Lianna explained that she hasn’t had a day off in four months, and her vacation will cause minimal impact over the New Year’s holidays.

Herr Janssens frowns. “Oh, yes… some people are sneaky like that. Well, enjoy.”

…As she wraps up the internship with Herr Janssens, Lianna commits to another full-time unpaid internship. At least the new nonprofit is flexible, letting her choose hours and level of involvement. I urged her to work for free only 3 days a week, and use the other days to study, learn, and meet people. But Lianna feels obliged to indenture herself full-time, or else it wouldn’t be a “real” learning experience. (Aaargh!)

“Interns’ day at Yahoo!” by Premshree Pillai

Reflecting on our collective experience, then, these are my Tips for Evaluating Unpaid or Yuckily-Paid Internships:

1. An unpaid internship is worth it to gain experience and see if you really like the field. It’s worth it if you will gain direct access to useful contacts, or base-level skills. A part-time internship is worth it to fill a gap on your resume, and if you have a few free hours a week while in school, it certainly doesn’t hurt.

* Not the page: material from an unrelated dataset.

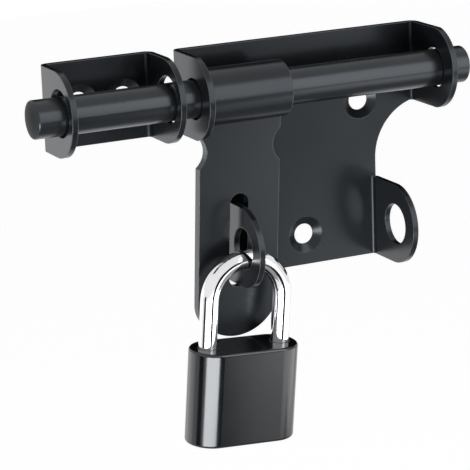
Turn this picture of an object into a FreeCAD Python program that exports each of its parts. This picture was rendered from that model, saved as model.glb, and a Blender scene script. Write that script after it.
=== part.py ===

1. Expect to work hard during the agreed hours–but look for organizations that offer flexibility. You’re working for free (or almost-free). Favor organizations that want you to work on a narrowly-defined ‘extra’ project, as your time will be targeted and you can produce results to take elsewhere.

3. Avoid doing a full-time entry-level job for free. If it’s unpaid, look for 15 hours a week at max, and no more than six months in length. This way you get training and help them over time, but in a way that doesn’t replace a full-time employee.

4. Unpaid internships aren’t supposed to benefit the company more than the individual–if so, something’s terribly wrong. As a non-profit, don’t hire if you’re not willing to give as much as you give. And anyone who’s flexible and focused when working for free should definitely be hired on later, if you can afford it.

There you go, kids! Any other comments or suggestions?